:: Exercise instructions ::
Reproduce each line that includes the word "scene".
======== Records for the exercise ========
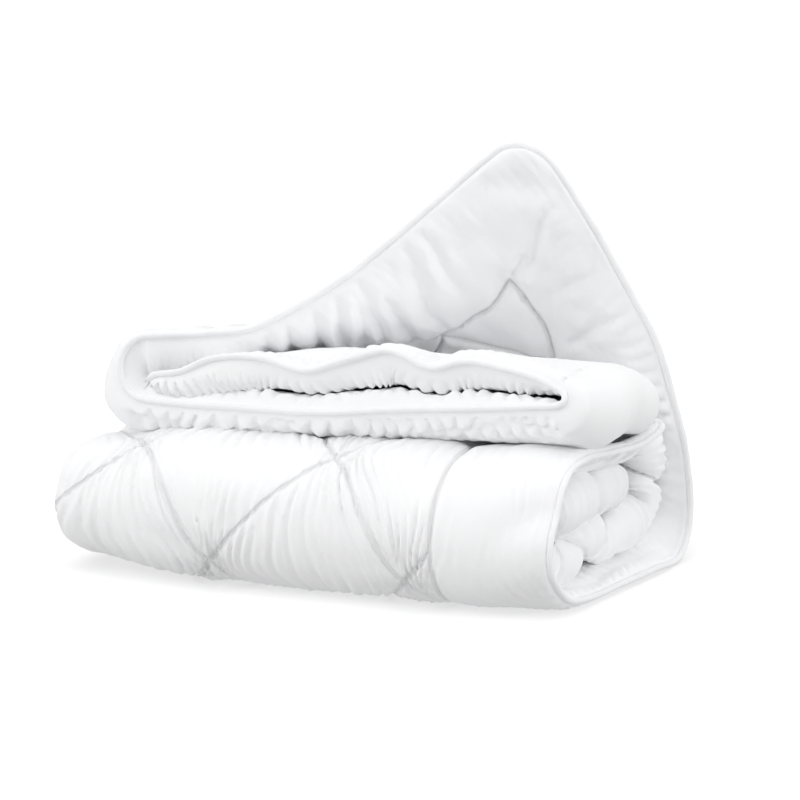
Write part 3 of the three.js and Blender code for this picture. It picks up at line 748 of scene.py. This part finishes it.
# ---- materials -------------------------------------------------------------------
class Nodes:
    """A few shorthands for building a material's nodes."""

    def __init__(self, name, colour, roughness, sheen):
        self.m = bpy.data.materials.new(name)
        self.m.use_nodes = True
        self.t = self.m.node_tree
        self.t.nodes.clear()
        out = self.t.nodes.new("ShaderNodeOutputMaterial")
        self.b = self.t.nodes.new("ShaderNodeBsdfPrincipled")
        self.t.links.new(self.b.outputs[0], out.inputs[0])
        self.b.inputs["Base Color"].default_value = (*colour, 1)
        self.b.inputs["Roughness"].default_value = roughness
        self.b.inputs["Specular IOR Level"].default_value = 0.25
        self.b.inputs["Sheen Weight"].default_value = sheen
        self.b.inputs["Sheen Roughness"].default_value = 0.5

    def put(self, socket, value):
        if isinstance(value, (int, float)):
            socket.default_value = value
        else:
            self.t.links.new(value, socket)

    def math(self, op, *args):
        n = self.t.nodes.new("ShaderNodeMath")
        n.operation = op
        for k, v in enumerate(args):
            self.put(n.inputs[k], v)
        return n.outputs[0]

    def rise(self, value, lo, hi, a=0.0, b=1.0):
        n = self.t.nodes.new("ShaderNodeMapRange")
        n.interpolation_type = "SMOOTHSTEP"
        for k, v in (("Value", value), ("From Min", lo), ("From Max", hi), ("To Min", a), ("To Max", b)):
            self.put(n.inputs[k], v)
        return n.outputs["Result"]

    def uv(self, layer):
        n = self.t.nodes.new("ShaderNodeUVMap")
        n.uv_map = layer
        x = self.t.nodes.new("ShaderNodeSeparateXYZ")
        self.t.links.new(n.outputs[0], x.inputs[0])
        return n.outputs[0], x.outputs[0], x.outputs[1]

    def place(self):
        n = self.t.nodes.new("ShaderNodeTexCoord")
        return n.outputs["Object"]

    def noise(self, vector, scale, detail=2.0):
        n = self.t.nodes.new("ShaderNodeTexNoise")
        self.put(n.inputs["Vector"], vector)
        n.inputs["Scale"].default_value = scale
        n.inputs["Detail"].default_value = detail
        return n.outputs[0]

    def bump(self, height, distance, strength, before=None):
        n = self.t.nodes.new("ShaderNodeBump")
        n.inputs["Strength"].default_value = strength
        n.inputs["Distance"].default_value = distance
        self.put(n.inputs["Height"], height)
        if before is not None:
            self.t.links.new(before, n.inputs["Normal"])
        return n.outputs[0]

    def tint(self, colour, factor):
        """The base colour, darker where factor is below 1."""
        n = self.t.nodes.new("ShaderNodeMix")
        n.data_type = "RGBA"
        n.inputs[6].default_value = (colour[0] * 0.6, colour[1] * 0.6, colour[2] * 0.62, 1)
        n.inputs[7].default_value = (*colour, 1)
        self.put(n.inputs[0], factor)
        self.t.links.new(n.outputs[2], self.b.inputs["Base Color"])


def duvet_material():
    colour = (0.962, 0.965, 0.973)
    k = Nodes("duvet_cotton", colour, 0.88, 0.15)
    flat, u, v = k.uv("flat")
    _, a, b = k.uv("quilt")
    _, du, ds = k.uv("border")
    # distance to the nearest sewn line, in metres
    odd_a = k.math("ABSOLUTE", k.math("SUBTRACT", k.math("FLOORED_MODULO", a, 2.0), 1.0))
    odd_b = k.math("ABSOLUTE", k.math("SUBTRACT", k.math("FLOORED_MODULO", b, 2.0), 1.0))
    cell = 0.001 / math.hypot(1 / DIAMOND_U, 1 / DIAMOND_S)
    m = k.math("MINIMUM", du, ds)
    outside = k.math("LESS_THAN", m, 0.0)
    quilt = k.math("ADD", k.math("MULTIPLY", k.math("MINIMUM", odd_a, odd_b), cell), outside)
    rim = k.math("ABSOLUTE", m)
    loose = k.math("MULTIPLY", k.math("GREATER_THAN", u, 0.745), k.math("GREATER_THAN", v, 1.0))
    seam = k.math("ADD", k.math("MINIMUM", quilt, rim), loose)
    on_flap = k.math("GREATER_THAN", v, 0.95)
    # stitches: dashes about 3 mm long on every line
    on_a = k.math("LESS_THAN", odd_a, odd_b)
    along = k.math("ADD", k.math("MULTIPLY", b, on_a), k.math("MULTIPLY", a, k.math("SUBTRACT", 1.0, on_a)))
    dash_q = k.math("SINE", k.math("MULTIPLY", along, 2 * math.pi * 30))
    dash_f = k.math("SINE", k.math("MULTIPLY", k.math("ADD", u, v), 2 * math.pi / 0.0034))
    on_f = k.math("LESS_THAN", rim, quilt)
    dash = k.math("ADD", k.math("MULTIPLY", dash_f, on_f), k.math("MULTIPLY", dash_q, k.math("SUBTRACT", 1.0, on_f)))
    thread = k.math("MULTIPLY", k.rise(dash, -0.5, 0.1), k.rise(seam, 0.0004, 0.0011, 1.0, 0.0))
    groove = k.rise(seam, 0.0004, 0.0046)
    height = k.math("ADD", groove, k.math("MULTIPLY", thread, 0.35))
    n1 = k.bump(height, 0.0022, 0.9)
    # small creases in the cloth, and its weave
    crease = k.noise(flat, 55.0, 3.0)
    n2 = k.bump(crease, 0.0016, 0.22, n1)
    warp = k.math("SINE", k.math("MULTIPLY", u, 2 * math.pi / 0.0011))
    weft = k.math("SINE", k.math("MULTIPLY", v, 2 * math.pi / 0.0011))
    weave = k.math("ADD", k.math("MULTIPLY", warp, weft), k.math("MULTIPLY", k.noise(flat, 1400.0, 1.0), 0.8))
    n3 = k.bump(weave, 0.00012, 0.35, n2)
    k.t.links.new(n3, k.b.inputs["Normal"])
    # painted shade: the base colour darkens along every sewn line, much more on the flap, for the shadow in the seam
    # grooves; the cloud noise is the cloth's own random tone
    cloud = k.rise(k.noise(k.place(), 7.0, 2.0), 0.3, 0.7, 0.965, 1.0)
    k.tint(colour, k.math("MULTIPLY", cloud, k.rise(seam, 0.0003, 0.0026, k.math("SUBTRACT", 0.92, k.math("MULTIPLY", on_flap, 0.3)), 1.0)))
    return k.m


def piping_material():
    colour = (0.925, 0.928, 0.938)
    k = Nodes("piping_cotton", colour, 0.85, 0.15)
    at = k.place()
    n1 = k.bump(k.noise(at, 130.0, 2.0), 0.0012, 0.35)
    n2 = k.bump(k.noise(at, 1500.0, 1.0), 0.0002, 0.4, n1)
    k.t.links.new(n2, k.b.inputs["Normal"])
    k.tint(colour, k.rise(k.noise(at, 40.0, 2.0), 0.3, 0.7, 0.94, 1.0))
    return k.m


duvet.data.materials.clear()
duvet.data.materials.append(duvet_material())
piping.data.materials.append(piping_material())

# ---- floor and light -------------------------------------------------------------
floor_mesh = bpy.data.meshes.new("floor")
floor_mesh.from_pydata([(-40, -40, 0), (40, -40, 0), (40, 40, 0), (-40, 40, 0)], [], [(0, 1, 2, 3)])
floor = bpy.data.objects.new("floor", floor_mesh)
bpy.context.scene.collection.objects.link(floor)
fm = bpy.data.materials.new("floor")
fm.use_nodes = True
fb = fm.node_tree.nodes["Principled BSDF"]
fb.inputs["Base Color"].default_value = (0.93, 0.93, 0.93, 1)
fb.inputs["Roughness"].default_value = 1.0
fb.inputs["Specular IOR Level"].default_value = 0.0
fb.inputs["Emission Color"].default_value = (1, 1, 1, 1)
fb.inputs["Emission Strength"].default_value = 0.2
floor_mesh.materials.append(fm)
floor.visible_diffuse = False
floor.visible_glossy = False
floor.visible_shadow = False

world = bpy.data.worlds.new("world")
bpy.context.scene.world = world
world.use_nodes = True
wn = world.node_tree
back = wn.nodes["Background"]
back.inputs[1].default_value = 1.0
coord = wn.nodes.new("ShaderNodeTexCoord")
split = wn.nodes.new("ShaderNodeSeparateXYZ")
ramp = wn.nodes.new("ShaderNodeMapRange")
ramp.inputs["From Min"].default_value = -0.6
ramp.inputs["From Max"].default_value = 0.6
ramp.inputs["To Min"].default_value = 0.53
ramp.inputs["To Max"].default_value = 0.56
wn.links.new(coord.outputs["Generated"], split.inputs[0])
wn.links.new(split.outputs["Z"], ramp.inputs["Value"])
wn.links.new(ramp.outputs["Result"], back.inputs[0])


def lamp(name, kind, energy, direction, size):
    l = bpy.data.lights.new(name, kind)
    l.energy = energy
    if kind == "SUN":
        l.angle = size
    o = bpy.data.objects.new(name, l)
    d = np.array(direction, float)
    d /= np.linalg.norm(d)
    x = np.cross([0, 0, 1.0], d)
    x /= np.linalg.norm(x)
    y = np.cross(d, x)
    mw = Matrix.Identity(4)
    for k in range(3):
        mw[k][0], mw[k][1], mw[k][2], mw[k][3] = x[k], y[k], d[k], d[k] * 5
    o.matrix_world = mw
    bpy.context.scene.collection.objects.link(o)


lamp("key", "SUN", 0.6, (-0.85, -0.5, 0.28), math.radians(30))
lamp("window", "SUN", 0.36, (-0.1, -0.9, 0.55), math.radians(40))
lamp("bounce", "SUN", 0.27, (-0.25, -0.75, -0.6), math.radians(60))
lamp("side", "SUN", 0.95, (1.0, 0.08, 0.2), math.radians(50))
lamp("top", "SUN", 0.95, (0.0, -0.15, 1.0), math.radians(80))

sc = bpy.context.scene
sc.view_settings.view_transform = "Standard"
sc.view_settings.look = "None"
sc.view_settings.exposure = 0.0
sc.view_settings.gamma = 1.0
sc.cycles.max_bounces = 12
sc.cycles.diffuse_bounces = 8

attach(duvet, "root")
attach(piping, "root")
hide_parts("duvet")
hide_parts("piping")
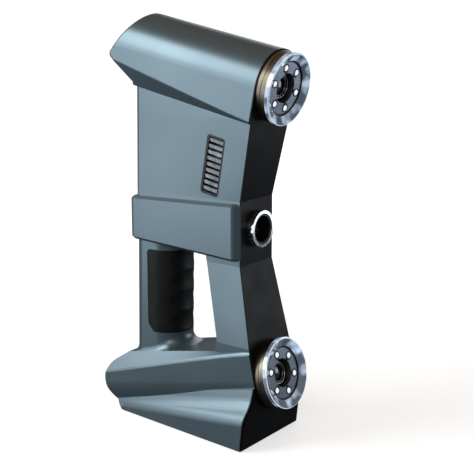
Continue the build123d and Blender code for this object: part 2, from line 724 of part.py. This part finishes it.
========
:: Solved exercise ::
Write part 3 of the three.js and Blender code for this picture. It picks up at line 748 of scene.py. This part finishes it.
bpy.context.scene.collection.objects.link(floor)
bpy.context.scene.world = world
    bpy.context.scene.collection.objects.link(o)
sc = bpy.context.scene